Confined to their homes for about 19 months during the continuing pandemic, both children and adults have sought their escape from boredom and turned to online gaming with a vengeance. India has 433 million users in 2021, second largest after China, estimated to grow to 657 million by 2025, with revenue projected at Rs.20, 000 crore from Rs.13, 600 crore in 2021. During the first nine months of 2020, India rose to number one spot in game downloads, cloaking 73 billion installs with 17 per cent market share, the highest in the world. Over 60 per cent users are under 25 with many spending more than four hours watching video games. Over 90 per cent video games portray violence. 

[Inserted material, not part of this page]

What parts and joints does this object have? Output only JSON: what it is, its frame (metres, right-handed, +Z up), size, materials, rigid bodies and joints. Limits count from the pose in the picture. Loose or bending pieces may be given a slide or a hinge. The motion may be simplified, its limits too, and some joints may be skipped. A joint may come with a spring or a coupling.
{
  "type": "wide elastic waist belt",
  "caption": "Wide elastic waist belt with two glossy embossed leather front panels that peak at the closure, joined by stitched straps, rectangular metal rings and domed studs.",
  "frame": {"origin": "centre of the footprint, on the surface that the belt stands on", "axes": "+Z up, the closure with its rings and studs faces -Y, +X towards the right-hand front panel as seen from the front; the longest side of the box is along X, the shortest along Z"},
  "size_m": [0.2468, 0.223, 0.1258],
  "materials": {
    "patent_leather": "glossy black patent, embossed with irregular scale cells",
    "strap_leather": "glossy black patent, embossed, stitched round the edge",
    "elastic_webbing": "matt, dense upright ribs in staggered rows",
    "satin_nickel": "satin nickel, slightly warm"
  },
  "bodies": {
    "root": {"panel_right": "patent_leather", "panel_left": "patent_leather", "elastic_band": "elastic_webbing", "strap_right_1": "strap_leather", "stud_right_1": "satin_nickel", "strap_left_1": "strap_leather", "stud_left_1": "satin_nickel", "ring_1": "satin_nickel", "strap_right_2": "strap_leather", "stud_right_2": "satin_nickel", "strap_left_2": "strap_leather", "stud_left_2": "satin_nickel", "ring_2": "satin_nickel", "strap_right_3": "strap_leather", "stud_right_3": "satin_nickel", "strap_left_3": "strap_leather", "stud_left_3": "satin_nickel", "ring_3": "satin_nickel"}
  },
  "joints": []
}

Several studies have found that video games promote feelings of hostility and aggression, desensitize players’ perception of what constitutes violence. A longitudinal study that tracked over 3000 kids for three years found playing violent games increased their impulses in a vicious cycle. Another study found playing such games risk glorifying games associated with subsequent increases in sensation seeking rebelliousness and delinquent behavior for kids playing violent games with anti-social prognostics like “Grand Theft”, “Auto 111”,  “Manhunt”. Some video games are camouflaged by educational content. The ones most addictive are built around most negative themes that promote killings in war like scenarios, racial and gender stereotypes. Numerous studies conducted across the world have found the severity of adverse effects of video games on the physical and mental  development of children.

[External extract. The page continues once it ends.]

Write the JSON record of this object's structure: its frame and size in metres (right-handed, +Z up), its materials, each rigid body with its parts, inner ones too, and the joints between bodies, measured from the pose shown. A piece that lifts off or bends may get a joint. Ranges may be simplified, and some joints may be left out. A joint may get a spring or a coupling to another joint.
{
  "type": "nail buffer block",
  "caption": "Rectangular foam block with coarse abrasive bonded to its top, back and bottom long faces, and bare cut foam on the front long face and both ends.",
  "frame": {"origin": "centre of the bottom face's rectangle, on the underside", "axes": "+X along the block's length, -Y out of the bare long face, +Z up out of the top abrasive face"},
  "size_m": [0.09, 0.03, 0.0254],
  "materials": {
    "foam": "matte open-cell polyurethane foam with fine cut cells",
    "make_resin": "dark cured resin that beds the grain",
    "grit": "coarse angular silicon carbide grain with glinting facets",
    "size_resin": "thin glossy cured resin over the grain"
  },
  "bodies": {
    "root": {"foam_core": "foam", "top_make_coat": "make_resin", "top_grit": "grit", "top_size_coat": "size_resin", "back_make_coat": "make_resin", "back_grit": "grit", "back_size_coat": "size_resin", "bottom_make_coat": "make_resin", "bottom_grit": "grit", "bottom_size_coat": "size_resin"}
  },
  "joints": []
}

Video game industry has several multi-national players, Sony, Tencent, Nintendo, Microsoft, Activision etc., each of which earns billions of dollars, enjoying tremendous lobbying power, can buy scientists, writers and columnists. A Google search throws as many papers glorifying the games for supposedly increasing memory, concentration and cognitive abilities that address mental depression and loneliness as against their harmful effects on children and adults. But parents suffering from the unbearable agonies of their children losing focus and going stray know the truth. Gaming companies employ highly skilled scientists trained in n euro-science, child psychology and human behavior from the best universities in the world and pay them fabulously to design the games to make the players addictive. Playing games releases the pleasure giving neuro-chemical dopamine in the brain telling it to do it again, yet again and still again. Studies show gaming even changes the structure of areas of brain involved with higher cognition. Studies using brain scans show decreased activity in areas of the brain dedicated to self-control and increased arousal while playing games that use violence. Consequences of addiction to video games are falling grades, sleep deprivation, fatigue, irritability, when stopped from playing, increased anxiety, obesity, aggressive behavior, lack of interests in social interactions, other physical and mental activities essential for healthy growth. Video games provide children easy escape from seeking more purposeful real life relationships with friends that are hard to build and sustain.

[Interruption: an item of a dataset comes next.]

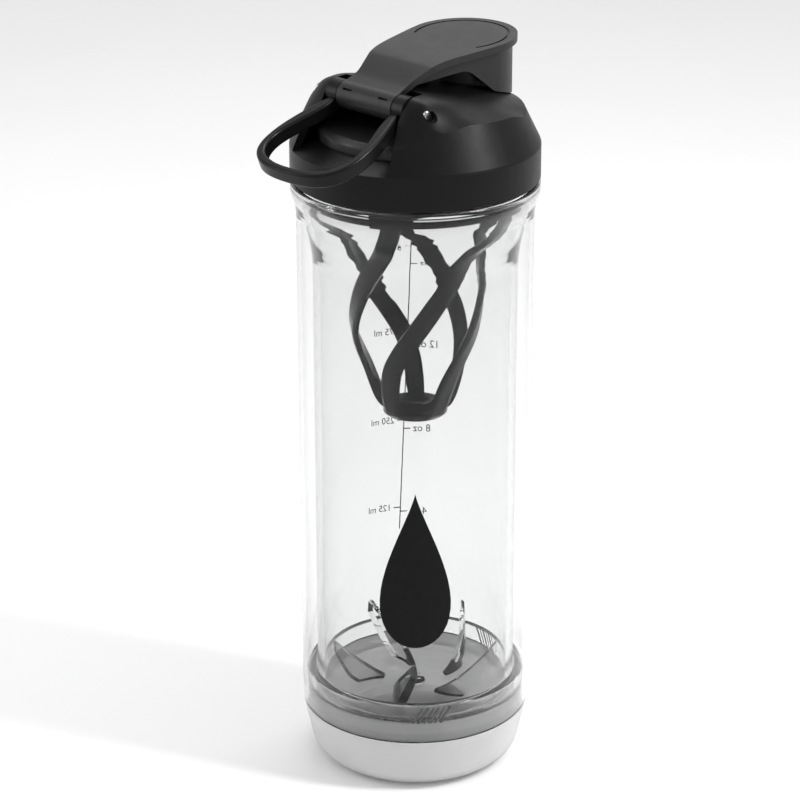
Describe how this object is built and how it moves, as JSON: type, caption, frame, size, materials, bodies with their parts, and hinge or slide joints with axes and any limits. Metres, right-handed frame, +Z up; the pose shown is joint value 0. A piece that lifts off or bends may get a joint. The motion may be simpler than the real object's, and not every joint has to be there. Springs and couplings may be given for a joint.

India’s gaming ecosystem has over 400 companies including Infosys, TCS, Zensar, besides global companies expanding fast. Gaming start-ups are mushrooming backed by investors who infused  $544 million in the video gaming businesses between August 2020 and January 2021. Video game is expected to get massive boost with 5G rolling out with cloud gaming intended to provide better gaming experience. Businesses known for fighting any ban or regulation in such a lucrative market where profits outplay any other considerations, potential for earnings from video gaming blinds the governments and generally they overlook the importance of health and growth of children. People of India have already witnessed the ill-effects of Blue Whales video games in the recent past wherein several children addicted to this game developed tryst with hallucination seeking meaning of life in dying by suicides resulting in nationwide public outcry forcing the Government of India to ban that game.


It is time, India banned altogether or regulated such evil addictions and stopped gaming companies from decimating and destroying the creative potentials of our children, whose interests should get primacy over   gaming videos that are out to jeopardize the future of the nation!